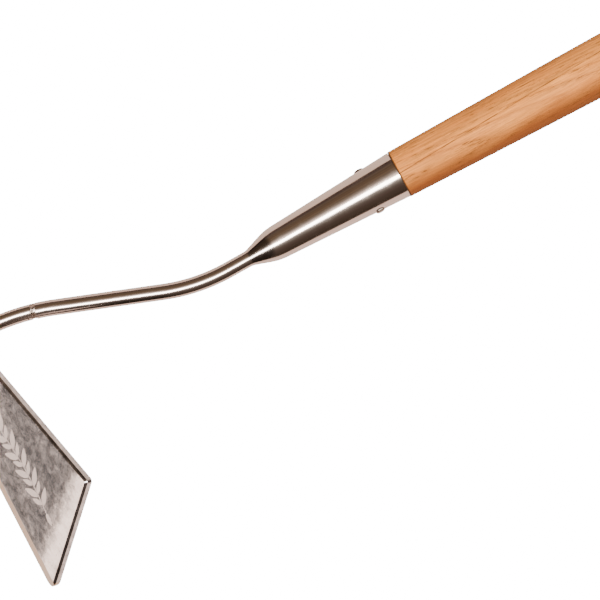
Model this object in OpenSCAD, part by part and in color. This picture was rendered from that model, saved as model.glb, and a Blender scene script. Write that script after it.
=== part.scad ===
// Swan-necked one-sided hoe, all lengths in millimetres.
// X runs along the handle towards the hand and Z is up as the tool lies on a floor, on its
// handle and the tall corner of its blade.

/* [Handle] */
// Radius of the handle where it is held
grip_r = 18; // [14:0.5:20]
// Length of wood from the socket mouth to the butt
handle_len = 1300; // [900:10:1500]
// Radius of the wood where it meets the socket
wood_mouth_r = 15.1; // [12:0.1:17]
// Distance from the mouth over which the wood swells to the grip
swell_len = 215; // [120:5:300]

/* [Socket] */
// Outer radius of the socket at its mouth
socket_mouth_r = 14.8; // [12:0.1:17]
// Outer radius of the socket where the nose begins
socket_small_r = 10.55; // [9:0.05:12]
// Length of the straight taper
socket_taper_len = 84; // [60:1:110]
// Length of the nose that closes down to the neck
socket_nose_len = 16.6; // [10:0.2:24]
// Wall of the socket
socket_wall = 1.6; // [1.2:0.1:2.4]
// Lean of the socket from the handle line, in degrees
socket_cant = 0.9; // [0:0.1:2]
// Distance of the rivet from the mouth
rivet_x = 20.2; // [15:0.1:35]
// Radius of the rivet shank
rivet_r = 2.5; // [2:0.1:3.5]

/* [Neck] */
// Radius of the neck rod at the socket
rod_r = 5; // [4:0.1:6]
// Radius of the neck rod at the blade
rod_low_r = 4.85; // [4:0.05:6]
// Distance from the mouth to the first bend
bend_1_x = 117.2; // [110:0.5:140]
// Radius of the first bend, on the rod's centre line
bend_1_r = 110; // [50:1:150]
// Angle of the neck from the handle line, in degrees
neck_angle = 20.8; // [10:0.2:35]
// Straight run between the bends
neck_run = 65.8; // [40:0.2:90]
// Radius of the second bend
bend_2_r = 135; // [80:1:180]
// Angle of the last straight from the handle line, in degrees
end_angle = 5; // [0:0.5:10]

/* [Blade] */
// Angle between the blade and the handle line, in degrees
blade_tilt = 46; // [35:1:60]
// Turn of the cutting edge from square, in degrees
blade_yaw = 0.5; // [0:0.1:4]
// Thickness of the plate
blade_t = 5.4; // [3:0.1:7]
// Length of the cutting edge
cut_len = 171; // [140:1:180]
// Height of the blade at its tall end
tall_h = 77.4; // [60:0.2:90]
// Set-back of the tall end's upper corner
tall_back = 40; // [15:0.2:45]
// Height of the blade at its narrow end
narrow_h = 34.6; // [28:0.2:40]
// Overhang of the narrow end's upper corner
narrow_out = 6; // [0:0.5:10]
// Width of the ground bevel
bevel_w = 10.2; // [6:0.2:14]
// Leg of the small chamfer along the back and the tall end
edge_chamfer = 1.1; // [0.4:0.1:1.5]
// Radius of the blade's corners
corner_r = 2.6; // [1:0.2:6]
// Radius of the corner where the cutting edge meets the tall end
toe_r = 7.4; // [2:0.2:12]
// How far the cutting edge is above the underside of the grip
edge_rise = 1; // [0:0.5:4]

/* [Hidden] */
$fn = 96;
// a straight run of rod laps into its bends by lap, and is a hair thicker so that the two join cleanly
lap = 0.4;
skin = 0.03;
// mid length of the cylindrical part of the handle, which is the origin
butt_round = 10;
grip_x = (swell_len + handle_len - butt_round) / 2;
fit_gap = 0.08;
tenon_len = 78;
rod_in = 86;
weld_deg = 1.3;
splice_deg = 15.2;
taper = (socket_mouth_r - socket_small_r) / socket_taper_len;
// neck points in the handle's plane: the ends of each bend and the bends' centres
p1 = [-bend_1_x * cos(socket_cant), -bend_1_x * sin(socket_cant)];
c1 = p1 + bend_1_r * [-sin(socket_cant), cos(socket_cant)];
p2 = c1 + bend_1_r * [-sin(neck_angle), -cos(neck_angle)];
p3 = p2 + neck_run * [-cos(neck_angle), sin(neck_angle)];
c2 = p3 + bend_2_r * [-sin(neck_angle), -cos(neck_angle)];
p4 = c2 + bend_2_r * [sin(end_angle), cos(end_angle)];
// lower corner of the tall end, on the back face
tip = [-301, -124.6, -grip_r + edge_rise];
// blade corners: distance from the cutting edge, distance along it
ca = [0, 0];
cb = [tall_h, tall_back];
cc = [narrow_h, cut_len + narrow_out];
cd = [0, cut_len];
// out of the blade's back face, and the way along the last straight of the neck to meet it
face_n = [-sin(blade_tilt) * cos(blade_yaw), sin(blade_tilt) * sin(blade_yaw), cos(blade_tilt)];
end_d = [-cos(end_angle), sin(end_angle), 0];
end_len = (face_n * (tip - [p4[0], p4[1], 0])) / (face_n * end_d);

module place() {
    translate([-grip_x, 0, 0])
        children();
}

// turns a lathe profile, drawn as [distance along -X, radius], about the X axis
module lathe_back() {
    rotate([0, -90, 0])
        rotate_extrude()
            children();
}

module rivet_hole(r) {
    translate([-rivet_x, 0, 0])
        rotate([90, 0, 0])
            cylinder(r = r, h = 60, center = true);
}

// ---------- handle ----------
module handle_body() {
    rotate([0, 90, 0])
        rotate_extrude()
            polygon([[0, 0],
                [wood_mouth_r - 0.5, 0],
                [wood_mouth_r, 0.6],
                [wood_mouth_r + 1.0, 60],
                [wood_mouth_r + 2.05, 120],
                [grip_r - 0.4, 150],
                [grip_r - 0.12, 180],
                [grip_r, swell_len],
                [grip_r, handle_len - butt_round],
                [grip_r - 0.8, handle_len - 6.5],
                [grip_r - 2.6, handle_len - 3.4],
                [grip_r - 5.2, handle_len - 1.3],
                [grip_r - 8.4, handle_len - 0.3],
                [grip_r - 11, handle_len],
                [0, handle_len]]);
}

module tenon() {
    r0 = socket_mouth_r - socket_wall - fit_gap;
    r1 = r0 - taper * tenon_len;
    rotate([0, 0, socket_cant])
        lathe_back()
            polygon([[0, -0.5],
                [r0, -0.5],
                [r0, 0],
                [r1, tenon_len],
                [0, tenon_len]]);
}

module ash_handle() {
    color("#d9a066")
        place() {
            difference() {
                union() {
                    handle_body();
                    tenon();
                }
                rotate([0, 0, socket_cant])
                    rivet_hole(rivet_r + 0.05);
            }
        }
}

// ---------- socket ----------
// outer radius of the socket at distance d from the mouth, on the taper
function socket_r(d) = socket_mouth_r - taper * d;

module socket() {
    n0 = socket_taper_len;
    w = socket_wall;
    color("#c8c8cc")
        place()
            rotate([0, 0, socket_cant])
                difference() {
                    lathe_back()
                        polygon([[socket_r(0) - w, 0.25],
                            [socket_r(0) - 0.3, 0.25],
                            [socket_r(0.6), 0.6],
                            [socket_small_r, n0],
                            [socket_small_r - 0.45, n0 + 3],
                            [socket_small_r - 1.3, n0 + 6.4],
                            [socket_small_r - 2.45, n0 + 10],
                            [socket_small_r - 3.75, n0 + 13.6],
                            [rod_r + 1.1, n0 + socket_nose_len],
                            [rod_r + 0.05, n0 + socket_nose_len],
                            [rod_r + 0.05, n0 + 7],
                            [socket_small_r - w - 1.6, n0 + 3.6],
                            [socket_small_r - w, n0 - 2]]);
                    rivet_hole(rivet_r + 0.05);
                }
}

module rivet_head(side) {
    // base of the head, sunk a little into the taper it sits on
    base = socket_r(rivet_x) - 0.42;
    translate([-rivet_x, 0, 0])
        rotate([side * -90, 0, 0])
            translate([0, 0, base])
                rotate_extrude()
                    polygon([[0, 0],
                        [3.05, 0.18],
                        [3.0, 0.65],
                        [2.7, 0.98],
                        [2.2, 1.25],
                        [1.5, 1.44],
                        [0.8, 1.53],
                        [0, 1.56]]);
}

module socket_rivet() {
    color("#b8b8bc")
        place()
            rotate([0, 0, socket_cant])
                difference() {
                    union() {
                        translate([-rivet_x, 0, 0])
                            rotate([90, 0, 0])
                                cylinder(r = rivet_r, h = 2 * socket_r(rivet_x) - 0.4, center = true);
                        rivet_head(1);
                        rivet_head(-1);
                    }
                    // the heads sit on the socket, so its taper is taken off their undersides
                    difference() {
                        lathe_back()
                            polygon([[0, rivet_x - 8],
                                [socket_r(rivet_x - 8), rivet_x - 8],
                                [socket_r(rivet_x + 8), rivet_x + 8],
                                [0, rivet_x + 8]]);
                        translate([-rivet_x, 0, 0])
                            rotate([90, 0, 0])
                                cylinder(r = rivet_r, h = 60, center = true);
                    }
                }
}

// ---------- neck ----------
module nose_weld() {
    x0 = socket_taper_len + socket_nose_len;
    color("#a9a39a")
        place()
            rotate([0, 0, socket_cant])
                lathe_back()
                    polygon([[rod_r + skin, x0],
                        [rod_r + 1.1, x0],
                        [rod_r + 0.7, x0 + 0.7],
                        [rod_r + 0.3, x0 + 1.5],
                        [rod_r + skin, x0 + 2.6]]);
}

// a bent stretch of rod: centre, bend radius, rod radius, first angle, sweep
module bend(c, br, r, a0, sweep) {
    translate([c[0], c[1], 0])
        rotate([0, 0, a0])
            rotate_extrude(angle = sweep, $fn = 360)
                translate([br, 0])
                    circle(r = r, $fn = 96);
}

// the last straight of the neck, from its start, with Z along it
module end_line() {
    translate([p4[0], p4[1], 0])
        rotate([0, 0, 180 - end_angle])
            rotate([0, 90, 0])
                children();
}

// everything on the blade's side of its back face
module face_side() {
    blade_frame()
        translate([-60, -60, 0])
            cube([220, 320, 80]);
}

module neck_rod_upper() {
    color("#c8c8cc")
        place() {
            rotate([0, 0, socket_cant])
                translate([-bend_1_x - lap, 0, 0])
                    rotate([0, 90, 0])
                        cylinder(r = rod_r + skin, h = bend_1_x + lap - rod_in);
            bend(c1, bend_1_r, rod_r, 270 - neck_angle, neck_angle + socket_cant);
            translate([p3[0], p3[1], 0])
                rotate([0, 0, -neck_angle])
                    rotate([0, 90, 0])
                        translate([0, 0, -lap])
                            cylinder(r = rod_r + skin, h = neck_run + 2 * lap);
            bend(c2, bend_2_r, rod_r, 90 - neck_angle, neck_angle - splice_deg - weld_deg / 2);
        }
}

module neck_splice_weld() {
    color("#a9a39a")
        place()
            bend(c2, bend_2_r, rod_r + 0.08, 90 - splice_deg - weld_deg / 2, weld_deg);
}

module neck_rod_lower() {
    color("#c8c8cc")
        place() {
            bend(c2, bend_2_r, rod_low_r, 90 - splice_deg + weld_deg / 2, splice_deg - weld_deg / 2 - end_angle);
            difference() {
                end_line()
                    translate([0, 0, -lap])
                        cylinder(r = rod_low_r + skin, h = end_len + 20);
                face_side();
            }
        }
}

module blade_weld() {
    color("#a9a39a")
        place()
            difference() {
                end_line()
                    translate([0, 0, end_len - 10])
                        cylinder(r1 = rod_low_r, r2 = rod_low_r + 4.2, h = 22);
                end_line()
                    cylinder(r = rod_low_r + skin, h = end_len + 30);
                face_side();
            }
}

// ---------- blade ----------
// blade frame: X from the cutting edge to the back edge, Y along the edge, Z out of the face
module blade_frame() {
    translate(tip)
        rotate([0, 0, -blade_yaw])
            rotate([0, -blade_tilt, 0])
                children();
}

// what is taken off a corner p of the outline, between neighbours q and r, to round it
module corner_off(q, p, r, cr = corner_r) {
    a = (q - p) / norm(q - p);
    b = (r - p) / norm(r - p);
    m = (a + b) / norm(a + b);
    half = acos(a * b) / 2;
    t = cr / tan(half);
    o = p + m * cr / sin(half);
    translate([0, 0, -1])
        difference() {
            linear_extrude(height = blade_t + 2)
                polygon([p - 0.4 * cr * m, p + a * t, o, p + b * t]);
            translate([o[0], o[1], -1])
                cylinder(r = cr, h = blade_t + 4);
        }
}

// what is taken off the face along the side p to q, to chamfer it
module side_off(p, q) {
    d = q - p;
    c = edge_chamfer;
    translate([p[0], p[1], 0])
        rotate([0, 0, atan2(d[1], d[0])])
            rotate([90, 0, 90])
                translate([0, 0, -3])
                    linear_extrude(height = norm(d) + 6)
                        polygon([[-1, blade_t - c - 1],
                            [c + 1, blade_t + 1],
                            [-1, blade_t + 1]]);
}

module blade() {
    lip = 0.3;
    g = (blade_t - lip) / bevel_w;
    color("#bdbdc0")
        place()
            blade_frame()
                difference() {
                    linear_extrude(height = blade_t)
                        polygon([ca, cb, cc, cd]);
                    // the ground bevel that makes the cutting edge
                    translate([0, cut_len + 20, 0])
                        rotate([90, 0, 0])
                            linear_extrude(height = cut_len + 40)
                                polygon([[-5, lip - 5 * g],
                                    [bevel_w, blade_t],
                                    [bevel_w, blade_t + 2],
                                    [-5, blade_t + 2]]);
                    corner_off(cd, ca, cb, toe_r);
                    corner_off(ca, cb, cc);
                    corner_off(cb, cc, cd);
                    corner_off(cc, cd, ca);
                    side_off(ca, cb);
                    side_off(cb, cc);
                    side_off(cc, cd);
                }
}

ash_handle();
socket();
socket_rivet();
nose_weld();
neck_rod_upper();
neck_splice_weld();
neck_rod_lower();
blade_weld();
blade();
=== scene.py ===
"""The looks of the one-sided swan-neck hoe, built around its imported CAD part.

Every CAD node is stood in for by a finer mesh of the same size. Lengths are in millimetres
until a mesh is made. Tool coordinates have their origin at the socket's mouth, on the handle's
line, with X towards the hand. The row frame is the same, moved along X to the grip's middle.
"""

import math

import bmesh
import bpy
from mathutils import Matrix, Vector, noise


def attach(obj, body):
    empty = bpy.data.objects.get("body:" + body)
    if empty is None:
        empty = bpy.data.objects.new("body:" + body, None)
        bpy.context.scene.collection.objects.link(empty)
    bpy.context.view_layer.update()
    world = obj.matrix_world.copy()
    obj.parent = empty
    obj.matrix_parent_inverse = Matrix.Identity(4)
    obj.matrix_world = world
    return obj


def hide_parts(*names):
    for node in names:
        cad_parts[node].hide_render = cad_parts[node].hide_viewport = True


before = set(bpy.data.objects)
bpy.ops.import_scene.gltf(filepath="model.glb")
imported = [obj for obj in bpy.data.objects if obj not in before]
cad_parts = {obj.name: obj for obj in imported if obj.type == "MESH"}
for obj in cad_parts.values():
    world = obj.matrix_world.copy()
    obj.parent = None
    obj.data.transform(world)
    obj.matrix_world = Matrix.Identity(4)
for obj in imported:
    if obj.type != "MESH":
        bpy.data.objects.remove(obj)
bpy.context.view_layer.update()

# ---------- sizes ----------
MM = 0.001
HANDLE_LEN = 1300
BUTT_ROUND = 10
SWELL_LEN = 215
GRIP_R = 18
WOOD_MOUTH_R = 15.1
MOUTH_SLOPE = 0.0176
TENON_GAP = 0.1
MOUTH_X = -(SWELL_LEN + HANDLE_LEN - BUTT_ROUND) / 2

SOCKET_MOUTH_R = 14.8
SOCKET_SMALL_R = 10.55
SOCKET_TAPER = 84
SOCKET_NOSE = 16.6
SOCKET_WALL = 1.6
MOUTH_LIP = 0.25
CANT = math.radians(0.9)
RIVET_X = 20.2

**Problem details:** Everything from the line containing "ash_handle();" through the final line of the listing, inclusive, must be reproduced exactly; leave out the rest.

**Final answer:**
ash_handle();
socket();
socket_rivet();
nose_weld();
neck_rod_upper();
neck_splice_weld();
neck_rod_lower();
blade_weld();
blade();
=== scene.py ===
"""The looks of the one-sided swan-neck hoe, built around its imported CAD part.

Every CAD node is stood in for by a finer mesh of the same size. Lengths are in millimetres
until a mesh is made. Tool coordinates have their origin at the socket's mouth, on the handle's
line, with X towards the hand. The row frame is the same, moved along X to the grip's middle.
"""

import math

import bmesh
import bpy
from mathutils import Matrix, Vector, noise


def attach(obj, body):
    empty = bpy.data.objects.get("body:" + body)
    if empty is None:
        empty = bpy.data.objects.new("body:" + body, None)
        bpy.context.scene.collection.objects.link(empty)
    bpy.context.view_layer.update()
    world = obj.matrix_world.copy()
    obj.parent = empty
    obj.matrix_parent_inverse = Matrix.Identity(4)
    obj.matrix_world = world
    return obj


def hide_parts(*names):
    for node in names:
        cad_parts[node].hide_render = cad_parts[node].hide_viewport = True


before = set(bpy.data.objects)
bpy.ops.import_scene.gltf(filepath="model.glb")
imported = [obj for obj in bpy.data.objects if obj not in before]
cad_parts = {obj.name: obj for obj in imported if obj.type == "MESH"}
for obj in cad_parts.values():
    world = obj.matrix_world.copy()
    obj.parent = None
    obj.data.transform(world)
    obj.matrix_world = Matrix.Identity(4)
for obj in imported:
    if obj.type != "MESH":
        bpy.data.objects.remove(obj)
bpy.context.view_layer.update()

# ---------- sizes ----------
MM = 0.001
HANDLE_LEN = 1300
BUTT_ROUND = 10
SWELL_LEN = 215
GRIP_R = 18
WOOD_MOUTH_R = 15.1
MOUTH_SLOPE = 0.0176
TENON_GAP = 0.1
MOUTH_X = -(SWELL_LEN + HANDLE_LEN - BUTT_ROUND) / 2

SOCKET_MOUTH_R = 14.8
SOCKET_SMALL_R = 10.55
SOCKET_TAPER = 84
SOCKET_NOSE = 16.6
SOCKET_WALL = 1.6
MOUTH_LIP = 0.25
CANT = math.radians(0.9)
RIVET_X = 20.2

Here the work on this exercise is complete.